Condo Project Planned for Seattle's Pioneer Square Neighborhood
Bob Young
Four acres of striped asphalt next to Qwest Field would be replaced by 956 condos and apartments, transforming Pioneer Square into a more residential neighborhood, under a tentative deal to be announced today.
In a long-awaited decision, King County officials will name Seattle development firm Nitze-Stagen as the winning bidder in a deal expected to bring the county, which owns the property, $10 million.
Nitze-Stagen will team with Minneapolis-based Opus, one of the country's largest developers, on the potentially litigious project to develop downtown's largest vacant property. The Seattle Housing Authority would own and manage 140 apartments for moderate-income residents on the site.
In all, the $270 million North Lot project would include four new buildings totaling 860,000 square feet, said Kevin Daniels, president of Nitze-Stagen.
Daniels is also floating a separate proposal to build a lid over railroad tracks south of King Street Station and develop office, retail and hotel towers on the property between Fourth Avenue and Qwest Field. He said his company may decide next month whether to proceed with that plan.
"From a vast wasteland of parking will rise an extraordinary neighborhood," said King County Executive Ron Sims, who has pushed to break a logjam of competing interests that has kept the North Lot from being developed.
The King County Council would have to approve the deal. The Seattle City Council would have to approve a zoning change for two of the buildings to be 150 feet high - 30 feet higher than current rules allow.
The Pioneer Square Community Association has long wanted housing on the North Lot to support local merchants and calm the rowdiness of the neighborhood, which for more than a century has been a favorite drinking place variously for prospectors, longshoremen, rockers and suburban thrill-seekers.
The project would nearly double the number of residents in Pioneer Square, which now has about 1,100 condos and apartments, most subsidized for low-income units, according to association Executive Director Craig Montgomery.
A coalition representing auto, home, boat and RV shows at the Qwest Field Event Center is opposed to developing the North Lot, arguing it would take away precious space used to stage shows and make it harder to expand the publicly owned event center.
In a recent letter to Sims, that group vowed to "challenge the development of the North Lot ... publicly, politically, and, if necessary, in court."
Mike Kalian, managing director of the Seattle Home Show, said he couldn't comment on the Nitze-Stagen proposal because he hadn't seen it. But Kalian said the county's plan to develop the North Lot "destroys the future" for expanding consumer shows at Qwest Field.
Developers must break ground by July 2008 or the Washington State Public Stadium Authority - which is sympathetic to the consumer-show group - will control the property under terms of an agreement crafted in 1998, before construction started on Qwest Field, then called Seahawks Stadium.
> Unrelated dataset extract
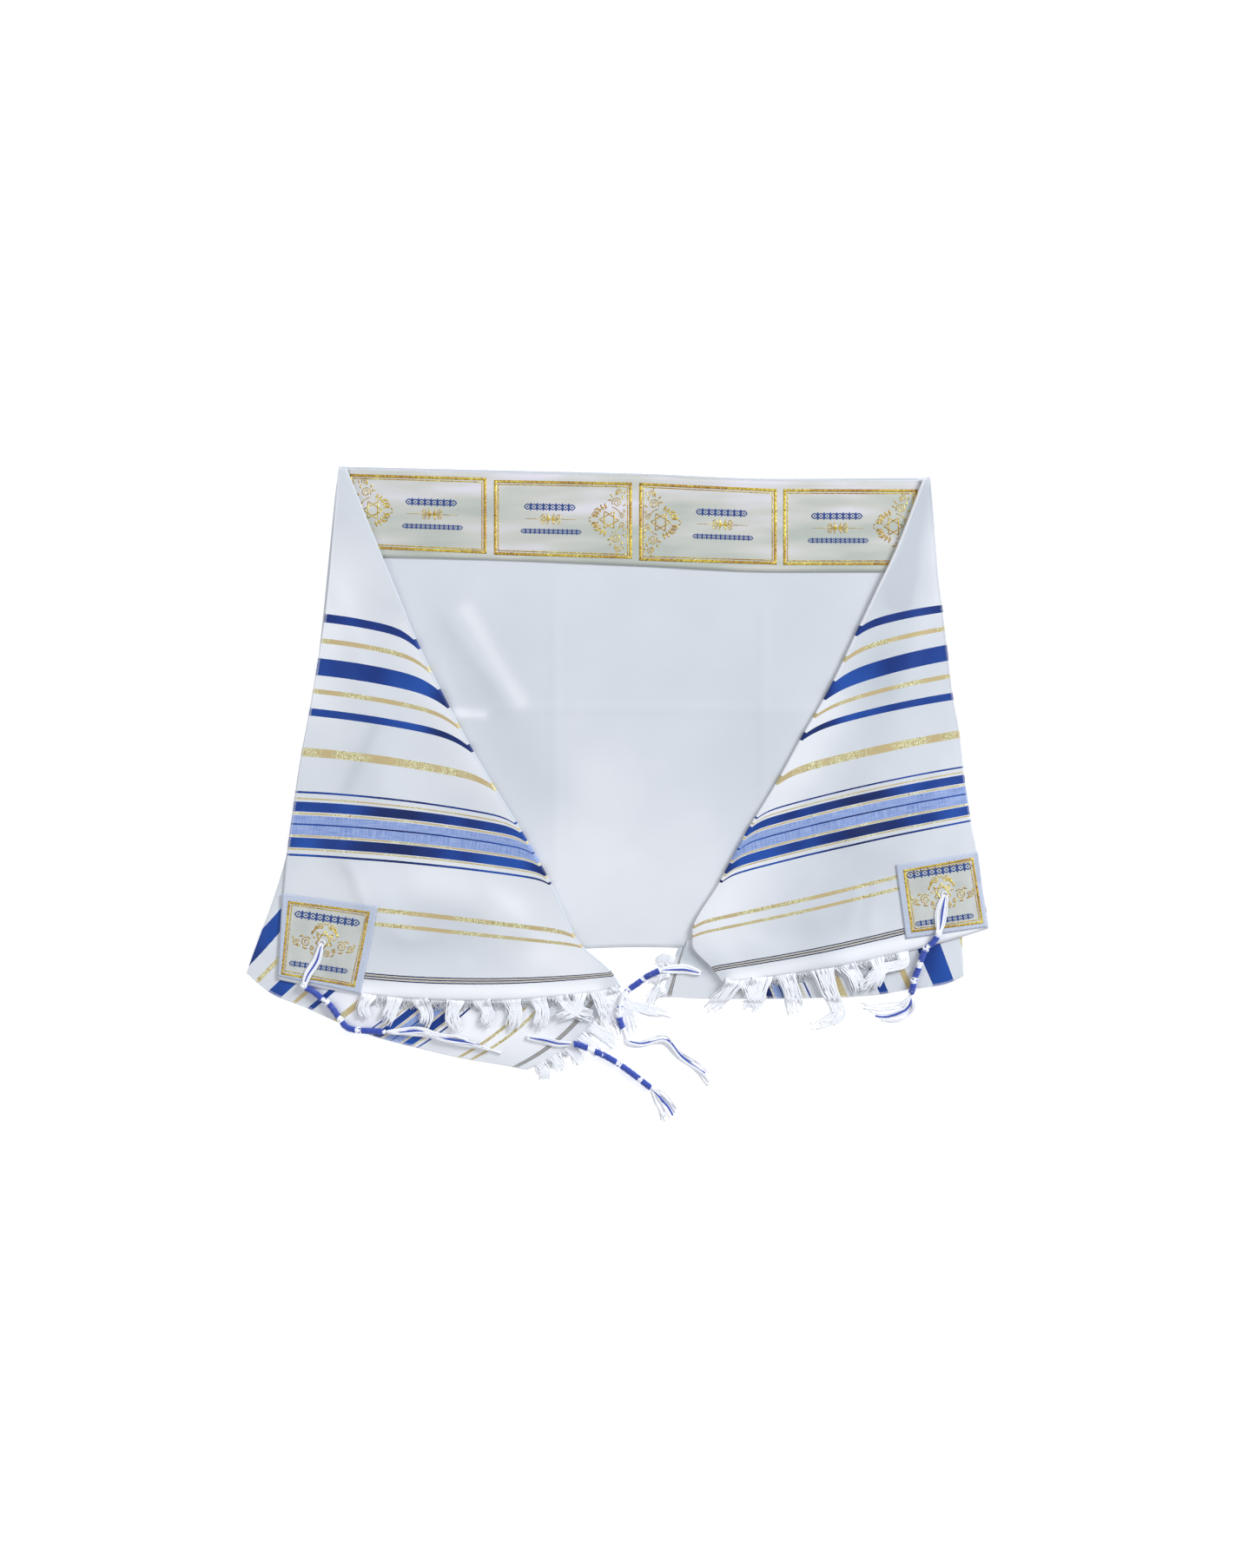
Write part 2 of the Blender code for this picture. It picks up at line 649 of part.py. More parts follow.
def grow_strand(builder, face, chain, widths, heights):
    """Draws a four-sided strand out of a face, along a chain of places."""
    chain = [Vector(place) for place in chain]
    centre = face.calc_center_median()
    side = None
    for corner in face.verts:
        offset = corner.co - centre
        flat = Vector((offset.x, offset.y, 0))
        if flat.length > 1e-6:
            side = flat.normalized()
            break
    if side is None:
        raise ValueError("a strand's root face has no width")
    for step, place in enumerate(chain):
        before = chain[step - 1] if step else centre
        after = chain[step + 1] if step + 1 < len(chain) else place
        run = Vector((after.x - before.x, after.y - before.y, 0)).normalized()
        new_side = Vector((-run.y, run.x, 0))
        if new_side.dot(side) < 0:
            new_side = -new_side
        extruded = bmesh.ops.extrude_discrete_faces(builder, faces=[face])
        face = extruded["faces"][0]
        moved = []
        for corner in face.verts:
            offset = corner.co - centre
            across = 1 if offset.dot(side) > 0 else -1
            up = 1 if offset.z > 0 else -1
            moved.append(place + new_side * across * widths[step] / 2
                         + Vector((0, 0, up * heights[step] / 2)))
        for corner, target in zip(face.verts, moved):
            corner.co = target
        centre, side = place, new_side
    return face


def edge_line(side, layer, shares_across):
    """Places along the fringed end of a layer, with the height of its wall's middle."""
    if layer == "flap":
        plan = flap_plan(side, np.ones(len(shares_across)), shares_across)
        height = flap_level(side, plan[:, 0], plan[:, 1])
    else:
        plan = under_plan(side, np.ones(len(shares_across)), shares_across)
        height = under_level(plan[:, 0], plan[:, 1])
    return np.column_stack([plan, height])


def fringe_stations(length):
    """Stretches of a fringe's strip: where each starts, its width, its strand and its place in a tassel."""
    stations = []
    tassels = max(1, int(length // TASSEL_PITCH))
    pitch = length / tassels
    for tassel in range(tassels):
        middle = (tassel + 0.5) * pitch
        for lock in range(LOCKS_PER_TASSEL):
            stations.append((middle + (lock - (LOCKS_PER_TASSEL - 1) / 2) * LOCK_SPACING, "lock",
                             tassel, lock))
        lashes = int((pitch - LOCKS_PER_TASSEL * LOCK_SPACING) // LASH_PITCH)
        for lash in range(lashes):
            place = middle + LOCKS_PER_TASSEL * LOCK_SPACING / 2 + (lash + LASH_START) * LASH_PITCH
            if place < length - END_CLEAR:
                stations.append((place, "lash", tassel, lash))
    return sorted(stations)


def make_fringe(node, side, layer, from_share, to_share, outward, tassel_length, surface):
    """A narrow strip along the cloth's end, with the fringe's locks and lashes drawn out of it."""
    fine = edge_line(side, layer, np.linspace(from_share, to_share, 160))
    lengths = np.concatenate([[0.0], np.cumsum(np.linalg.norm(np.diff(fine[:, :2], axis=0), axis=1))])
    stations = fringe_stations(lengths[-1])
    bounds = [0.0]
    roots = []
    for place, kind, tassel, lock in stations:
        bounds += [place - LOCK_WIDTH / 2, place + LOCK_WIDTH / 2]
        roots.append((len(bounds) - 2, kind, tassel, lock))
    bounds.append(lengths[-1])
    bounds = np.array(bounds)
    line = np.stack([np.interp(bounds, lengths, fine[:, axis]) for axis in range(3)], axis=1)
    ahead = np.stack([np.interp(bounds + 4, lengths, fine[:, axis]) for axis in range(2)], axis=1)
    behind = np.stack([np.interp(bounds - 4, lengths, fine[:, axis]) for axis in range(2)], axis=1)
    tangent = (ahead - behind) / np.linalg.norm(ahead - behind, axis=1, keepdims=True)
    away = outward * np.stack([-tangent[:, 1], tangent[:, 0]], axis=1)
    builder = bmesh.new()
    rings = []
    for place, direction in zip(line, away):
        ring = []
        for reach, up in ((SEAM, -1), (SEAM, 1), (SEAM + STRIP_DEPTH, 1), (SEAM + STRIP_DEPTH, -1)):
            ring.append(builder.verts.new((place[0] + direction[0] * (reach + STRIP_OFFSET),
                                           place[1] + direction[1] * (reach + STRIP_OFFSET),
                                           place[2] + up * CLOTH / 2)))
        rings.append(ring)
    outer_faces = []
    for this, following in zip(rings[:-1], rings[1:]):
        for corner in range(4):
            after = (corner + 1) % 4
            face = builder.faces.new([this[corner], this[after], following[after], following[corner]])
            if corner == 2:
                outer_faces.append(face)
    builder.faces.new(rings[0])
    builder.faces.new(list(reversed(rings[-1])))
    bmesh.ops.recalc_face_normals(builder, faces=builder.faces)
    for index, kind, tassel, lock in roots:
        root = (line[index] + line[index + 1]) / 2
        direction = (away[index] + away[index + 1]) / 2
        sideways = (tangent[index] + tangent[index + 1]) / 2
        root_plan = root[:2] + direction * (SEAM + STRIP_OFFSET + STRIP_DEPTH)
        if kind == "lash":
            reaches = LASH_REACHES * LASH_LENGTH
            drift = LASH_LEAN * math.sin(lock * LASH_SWINGS[0] + tassel * LASH_SWINGS[1]) * reaches
            fan = np.zeros(2)
        else:
            reaches = LOCK_REACHES * tassel_length * (1 - LOCK_SHORTENING * abs(lock - 1))
            bend = TASSEL_BEND * math.sin(tassel * BEND_SWING[0] + BEND_SWING[1])
            drift = bend * reaches + BEND_GROWTH * bend * reaches ** 2
            fan = (lock - 1) * LOCK_FAN
        chain, widths, heights = [], [], []
        plans = [root_plan + direction * reach + sideways * (drift[step] + fan[step])
                 for step, reach in enumerate(reaches)]
        floors = clear_heights(surface, [root_plan] + plans, LOCK_WIDTH / 2 + SEAM)[1:]
        for step, (plan, reach) in enumerate(zip(plans, reaches)):
            taper = 1 - (1 - TIP_SHARE) * (step + 1) / len(reaches)
            width = LOCK_WIDTH * taper
            ease = min(1.0, reach / SETTLING_REACH)
            settled = floors[step] + STRAND_CLEARANCE + width / 2
            height = max(settled, root[2] * (1 - ease) + settled * ease)
            chain.append((plan[0], plan[1], height))
            widths.append(width)
            heights.append(width if step else min(width, CLOTH))
        grow_strand(builder, outer_faces[index], chain, widths, heights)
    return close_strands(builder, node, "fringe_yarn")


def close_strands(builder, node, finish):
    """Turns a body that strands were drawn from into an object."""
    for vertex in builder.verts:
        vertex.co = vertex.co * MM
    bmesh.ops.recalc_face_normals(builder, faces=builder.faces)
    mesh = bpy.data.meshes.new(node)
    builder.to_mesh(mesh)
    builder.free()
    return finish_object(mesh, node, finish)


def tassel_radius(reach, wound_from):
    """Radius of a corner tassel at a distance from its hole."""
    if reach < wound_from:
        return LOOP_RADIUS
    past = (reach - wound_from) % KNOT_SPACING
    near_knot = min(past, KNOT_SPACING - past) / KNOT_REACH
    return WINDING_RADIUS + (KNOT_RADIUS - WINDING_RADIUS) * max(0.0, 1 - near_knot)


def make_corner_tassel(node, route, ends, wound_from, surface):
    """A tassel of wound cord, from its hole to its free strands."""
    plan = smooth_chain(route, TASSEL_STEP)
    lengths = np.concatenate([[0.0], np.cumsum(np.linalg.norm(np.diff(plan, axis=0), axis=1))])
    radii = [tassel_radius(reach, wound_from) for reach in lengths]
    radii[0] = LOOP_RADIUS * HOLE_TAPER
    floors = clear_heights(surface, plan, WINDING_RADIUS + SEAM)
    heights = [floor + CORD_REST + radius for floor, radius in zip(floors, radii)]
    builder = bmesh.new()
    rings = []
    half = TASSEL_SIDES // 2
    turns = [math.pi * (1 - (index + 0.5) / half) for index in range(half)]
    for index, (x, y) in enumerate(plan):
        before = plan[max(0, index - 1)]
        after = plan[min(len(plan) - 1, index + 1)]
        run = (after - before) / np.linalg.norm(after - before)
        side = (-run[1], run[0])
        ring = []
        for turn in turns + [-turn for turn in reversed(turns)]:
            across = radii[index] * math.cos(turn)
            ring.append(builder.verts.new((x + side[0] * across, y + side[1] * across,
                                           heights[index] + radii[index] * math.sin(turn))))
        rings.append(ring)
    for this, following in zip(rings[:-1], rings[1:]):
        for corner in range(TASSEL_SIDES):
            after = (corner + 1) % TASSEL_SIDES
            builder.faces.new([this[corner], this[after], following[after], following[corner]])
    builder.faces.new(list(reversed(rings[0])))
    caps = []
    last = rings[-1]
    for corner in range(half - 1):
        caps.append(builder.faces.new([last[corner], last[corner + 1], last[-corner - 2],
                                       last[-corner - 1]]))
    bmesh.ops.recalc_face_normals(builder, faces=builder.faces)
    end_height = heights[-1]
    ordered = sorted(ends, key=lambda end: end[0][0] * side[0] + end[0][1] * side[1])
    for cap, end in zip(caps[::2], ordered):
        start = cap.calc_center_median()
        chain = smooth_chain([(start.x, start.y)] + list(end), END_STEP)
        floors = clear_heights(surface, chain, STRAND_RADIUS + SEAM)[1:]
        places = []
        for step, ((x, y), floor) in enumerate(zip(chain[1:], floors)):
            settled = floor + STRAND_CLEARANCE + STRAND_RADIUS
            ease = min(1.0, (step + 1) / 2)
            places.append((x, y, max(settled, end_height * (1 - ease) + settled * ease)))
        size = [2 * STRAND_RADIUS] * len(places)
        size[-1] = 2 * STRAND_RADIUS * TIP_SHARE
        grow_strand(builder, cap, places, size, size)
    return close_strands(builder, node, "tassel_cord")


# The shawl

def clear_scene():
    """Removes whatever the scene holds."""
    for piece in list(bpy.data.objects):
        bpy.data.objects.remove(piece, do_unlink=True)


def build_shawl():
    """Every part, each laid on those below it."""
    back = make_back_panel()
    collar = make_collar()
    unders = {side: make_under(side) for side in SECTIONS}
    flaps = {side: make_flap(side) for side in SECTIONS}
    patches = {side: make_patch(side, flaps[side]) for side in SECTIONS}
    cloth = [back, collar, *unders.values(), *flaps.values(), *patches.values()]
    fringes = []
    for row in FRINGES:
        fringes.append(make_fringe(*row, surface_of(cloth + fringes)))
    laid = cloth + fringes
    for node, (route, ends, wound_from) in TASSELS.items():
        laid.append(make_corner_tassel(node, route, ends, wound_from, surface_of(laid)))


clear_scene()
build_shawl()
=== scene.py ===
"""Tallit prayer shawl, laid out flat: the dressed model over its CAD frame.

The cloth is made as thin sheets on the form of the CAD solids. Stitches, prints, fringe and corner
tassels are laid on the cloth. Plan positions are in millimetres until a mesh is made: x to the right, y
towards the collar, z up.
"""

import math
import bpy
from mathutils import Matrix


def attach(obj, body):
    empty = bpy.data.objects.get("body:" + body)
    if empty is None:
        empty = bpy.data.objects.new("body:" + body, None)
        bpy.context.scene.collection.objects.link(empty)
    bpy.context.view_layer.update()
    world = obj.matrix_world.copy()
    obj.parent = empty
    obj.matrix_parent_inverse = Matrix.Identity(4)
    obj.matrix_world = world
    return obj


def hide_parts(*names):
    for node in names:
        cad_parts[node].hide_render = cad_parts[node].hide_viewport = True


bl_info = {
    "name": "Tallit Prayer Shawl",
    "version": (1, 0, 0),
    "blender": (4, 5, 0),
    "location": "3D View > Sidebar > Shawl",
    "description": "Dresses the laid-out prayer shawl: striped cloth, collar, patches, fringe and tassels",
    "category": "Object",
}

import bpy
import numpy as np
from mathutils import Vector
from mathutils.bvhtree import BVHTree

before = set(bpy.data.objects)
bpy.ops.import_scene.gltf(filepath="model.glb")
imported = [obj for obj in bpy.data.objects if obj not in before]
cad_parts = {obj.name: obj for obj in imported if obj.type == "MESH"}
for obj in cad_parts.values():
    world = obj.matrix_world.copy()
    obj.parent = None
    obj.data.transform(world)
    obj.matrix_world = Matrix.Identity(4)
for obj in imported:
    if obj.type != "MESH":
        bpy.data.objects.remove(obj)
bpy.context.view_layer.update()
MM = 0.001

# Levels of the cloth, the same as in the solids that the sheets stand for
SOLID_CLOTH = 1.2
SOLID_COLLAR = 1.0
SEAM = 0.3
LAYER = SOLID_CLOTH + 0.6
FLOOR_LEVEL = SOLID_CLOTH / 2
BACK_LEVEL = FLOOR_LEVEL + SOLID_CLOTH + SEAM
INNER_ROLL = 2.5
ROLL_REACH = 45.0
STEP_REACH = 80.0
COLLAR_CLEAR = 3.0
FOLD_RETURN = 6.0
CORNER_DROOP = 1.6
DROOP_REACH = 30.0
OUTER_TURN = ((8.0, 0.0), (6.0, 0.02), (4.5, 0.12), (3.0, 0.3), (1.8, 0.55), (0.9, 0.8), (0.3, 0.95))
BACK_INSET = 5.6
SHORT_ROW = 110.0
OBLIQUE_ROWS = 1.4
CORNER_SHARE = 0.28
CURL_START = 0.74
CURL_RUN = 0.09
CURL_SHARE = 0.85
COLLAR_REST = 0.1
OUTWARD = {"left": -1, "right": 1}
SIDES = ("left", "right")

# One row for each section down a flap: share of its length, then plan points of its selvage, its inner
# fold, the place where the layer below starts, and that layer's outer edge, and how far stripes bow
SECTION_COLUMNS = ("share", "selvage_x", "selvage_y", "fold_x", "fold_y",
                   "under_x", "under_y", "edge_x", "edge_y", "bow")
SECTIONS = {
    "left": (
        (0.000, -348, 280, -340, 280, -340, 280, -351, 258, 0),
        (0.150, -356, 190, -297, 174, -297, 174, -382, -15, 0),
        (0.220, -360, 147, -277, 125, -277, 125, -410, -172, 0),
        (0.280, -364, 112, -260, 83, -260, 83, -456, -309, 2),
        (0.390, -374, 46, -224, 9, -224, 9, -425, -334, 3),
        (0.480, -383, -7, -193, -49, -193, -49, -388, -349, 3),
        (0.560, -392, -54, -166, -94, -166, -94, -360, -362, 4),
        (0.670, -402, -121, -129, -155, -129, -155, -310, -382, 5),
        (0.760, -409, -173, -101, -206, -101, -206, -263, -395, 4),
        (0.850, -414, -230, -71, -270, -71, -270, -206, -408, 0),
        (0.965, -418, -300, -30, -309, -30, -309, -144, -419, -13),
        (1.000, -420, -316, -20, -325, -20, -325, -130, -422, -20),
    ),
    "right": (
        (0.000, 339, 268, 332, 268, 332, 268, 342, 245, 0),
        (0.150, 346, 187, 298, 181, 298, 181, 365, -45, 0),
        (0.220, 349, 152, 277, 137, 277, 137, 373, -180, 0),
        (0.280, 353, 122, 259, 99, 259, 99, 379, -313, 2),
        (0.390, 360, 64, 221, 20, 221, 20, 356, -322, 3),
        (0.480, 366, 14, 191, -32, 191, -32, 315, -328, 3),
        (0.560, 374, -30, 163, -83, 163, -83, 273, -335, 3),
        (0.670, 380, -85, 125, -146, 125, -146, 212, -338, 4),
        (0.760, 387, -132, 95, -202, 95, -202, 152, -339, 3),
        (0.850, 396, -177, 63, -260, 63, -260, 108, -339, -4),
        (0.890, 399, -200, 63, -275, 58, -268, 80, -339, -4),
        (0.965, 405, -235, 88, -305, 53, -279, 36, -337, -6),
        (1.000, 408, -257, 99, -320, 47, -279, 25, -338, -9),
    ),
}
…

Sims said he believes the project will go forward in spite of any lawsuit to stop it.
"Quite frankly, this is the most attorneyed project I've ever worked on," he said.
Sims contends the development would not gentrify Pioneer Square to the point of driving out some of its bars, businesses and subsidized housing. "The Pioneer Square funk ain't going to leave. The funky edge will stay there," he said.
The project would include 394 condos and row houses, 562 apartments, 1,035 parking spaces and 25,000 square feet of ground-level shops, including a grocery store. Daniels said it would be a "neighborhood grocery," not a supermarket that's part of a national chain.
The apartments would be concentrated in two shorter buildings in the center of the development. Tom Tierney, executive director of Seattle Housing Authority, said they would be one- and two-bedroom units renting for $875 to $1,020 a month. The buildings would have rooftop gardens providing residents with an acre of open space.
Parking would occupy four floors at the base of the apartment and condo buildings. Row houses would ring the outside of those buildings. Daniels said condos and row houses would cost $500 to $600 per square foot.
He predicted the condos would sell despite potentially fierce competition in the market, as real-estate experts have recently forecasted that 10,000 condos will be built near downtown Seattle in the next five years. Daniels said the stadium-area condos would have more appeal than condos in the South Lake Union, Belltown and Denny Triangle neighborhoods because of entertainment venues in the area, ethnic diversity in the Chinatown International District, and a mix of public-transit options with the nearby trains, buses, ferries and a waterfront trolley. Sims called the stadium district "the most transit-rich neighborhood in all of King County."
Daniels is banking on many residents going without cars. The 956 condos and apartments would have just 535 parking stalls; the remaining 500 stalls would be dedicated to fully replacing the public parking now on the site.
Nitze-Stagen redeveloped Seattle's Union Station and is converting the county-owned Johnson Building in Pioneer Square into a 68-condo complex called Stadium Lofts.
Only one other developer, Wright Runstad, submitted a proposal to develop the lot. County officials said it did not meet their demands for providing at least 133 units of affordable housing.
Daniels said he was confident his team will follow through on its proposal, adding, "Nitze-Stagen has never announced a project it hasn't done."